99.By order of the war department (May 19, 1834), Lieutenant-Colonel S. W. Kearny was sent with companies B, H, and I of the 1st United States dragoons to establish a fort near the mouth of Des Moines River. The present site of Montrose, Lee County, Iowa, at the head of the lower rapids of the Mississippi, was chosen. The barracks being completed by November, 1834, they were occupied until the spring of 1837, when the troops were transferred to Fort Leavenworth, Kansas.
  As early as 1721 a French fort (La Baye) had been erected at Green Bay, on the left bank of Fox River, a half league from its mouth. After suffering many vicissitudes during the Fox wars it was later strengthened, and when occupied by English troops in 1761, was re-named Fort Edward Augustus. After the close of the War of 1812-15, the United States government determined to exercise a real authority over the forts on the upper Great Lakes, where, in spite of the provision of Jay's Treaty (1794), its power had been merely nominal. In 1815 John Bowyer, the first United States Indian agent for the Green Bay district, established a government trading post at Green Bay, and made an ineffectual attempt to control the fur trade of the region. The following year, Fort Howard, named in honor of General Benjamin Howard, was built on the site of the old French fort. With the exception of 1820-22, when the troops were transferred to Camp Smith, on the east shore, Fort Howard was continuously occupied until 1841, when its garrison was ordered to Florida and Mexico.
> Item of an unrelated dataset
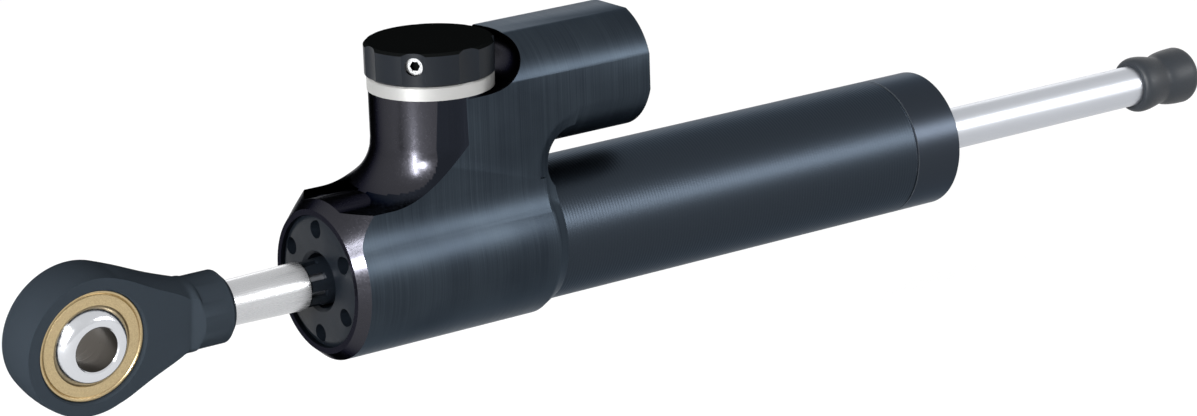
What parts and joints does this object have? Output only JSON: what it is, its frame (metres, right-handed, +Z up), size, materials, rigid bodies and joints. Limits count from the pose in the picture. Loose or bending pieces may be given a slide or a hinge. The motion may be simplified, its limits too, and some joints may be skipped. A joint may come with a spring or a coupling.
{
  "type": "steering damper",
  "caption": "Linear hydraulic steering damper for a motorcycle: spherical rod-end eye, sliding through-rod, billet housing with adjuster knob and barrel, long tube, rubber bumper.",
  "frame": {"origin": "centre of the ball in the rod-end eye", "axes": "+X along the damper from the eye to the rubber bumper, +Z up the adjuster knob's axis, +Y to the far side of the picture's view"},
  "size_m": [0.336, 0.036, 0.067],
  "materials": {
    "housing_anodised": "satin dark blue-grey anodised",
    "tube_anodised": "fine-turned black anodised",
    "cap_anodised": "matt black anodised",
    "machined_aluminium": "bare machined",
    "satin_aluminium": "satin silver anodised",
    "hard_chrome": "ground hard chrome",
    "ground_steel": "ground steel",
    "eye_paint": "satin black coated",
    "brass": "turned brass",
    "polished_steel": "polished bearing steel",
    "bumper_rubber": "matt blue-black rubber",
    "seal_rubber": "seal rubber",
    "ptfe": "bronze-filled PTFE",
    "spring_steel": "spring wire"
  },
  "bodies": {
    "housing": {"housing_block": "housing_anodised", "main_tube": "tube_anodised", "inner_liner": "machined_aluminium", "front_cap": "cap_anodised", "front_guide": "machined_aluminium", "front_bush": "ptfe", "front_rod_seal": "seal_rubber", "front_wiper": "seal_rubber", "front_o_ring": "seal_rubber", "rear_cap": "tube_anodised", "rear_bush": "ptfe", "rear_rod_seal": "seal_rubber", "rear_wiper": "seal_rubber", "rear_o_ring": "seal_rubber", "index_ring": "satin_aluminium", "valve_cartridge": "machined_aluminium", "valve_seat": "brass", "end_plug": "cap_anodised", "end_plug_o_ring": "seal_rubber", "compensator_spring": "spring_steel"},
    "compensator": {"compensator_piston": "machined_aluminium", "compensator_o_ring": "seal_rubber"},
    "slide_ring": {"piston_ring": "ptfe"},
    "rod_assembly": {"rod": "hard_chrome", "rod_piston": "machined_aluminium", "piston_clips": "spring_steel", "rod_sleeve": "ground_steel", "slotted_collar": "cap_anodised", "rod_end_eye": "eye_paint", "bearing_race": "brass", "rubber_bumper": "bumper_rubber"},
    "ball": {"bearing_ball": "polished_steel"},
    "adjuster": {"knob": "cap_anodised", "knob_set_screw": "ground_steel", "index_ball": "polished_steel", "index_spring": "spring_steel", "valve_spindle": "ground_steel"},
    "needle": {"metering_needle": "brass"}
  },
  "joints": [
    {"name": "rod_slide", "type": "slide", "parent": "housing", "child": "slide_ring", "axis": [1, 0, 0], "range_m": [-0.068, 0.007]},
    {"name": "rod_turn", "type": "hinge", "parent": "slide_ring", "child": "rod_assembly", "pos_m": [0, 0, 0], "axis": [1, 0, 0], "continuous": true},
    {"name": "ball_turn", "type": "hinge", "parent": "rod_assembly", "child": "ball", "pos_m": [0, 0, 0], "axis": [0, 0.9916, 0.1293], "continuous": true},
    {"name": "knob_turn", "type": "hinge", "parent": "housing", "child": "adjuster", "pos_m": [0.0912, 0, 0.0415], "axis": [0, 0, 1], "range_deg": [-180, 180]},
    {"name": "needle_slide", "type": "slide", "parent": "housing", "child": "needle", "axis": [0, 0, 1], "range_m": [-0.00075, 0.00075]},
    {"name": "compensator_slide", "type": "slide", "parent": "housing", "child": "compensator", "axis": [1, 0, 0], "range_m": [-0.003, 0.003], "deforming": ["compensator_spring"]}
  ],
  "couplings": [
    {"joint": "needle_slide", "follows": "knob_turn", "m_per_rad": 0.00023873}
  ]
}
Later, from 1849 to 1851, it was occupied by Colonel Francis Lee and Lieutenant-Colonel B. L. E. Bonneville, and then permanently abandoned as a garrison, although a volunteer company was stationed there for a short time during the War of Secession. Almost every trace of the old fort has been obliterated. Consult Wisconsin Historical Collections, xvi, xvii; also William L. Evans, "Military History of Green Bay," in Wisconsin Historical Society Proceedings, 1899, pp. 128-146. – Ed.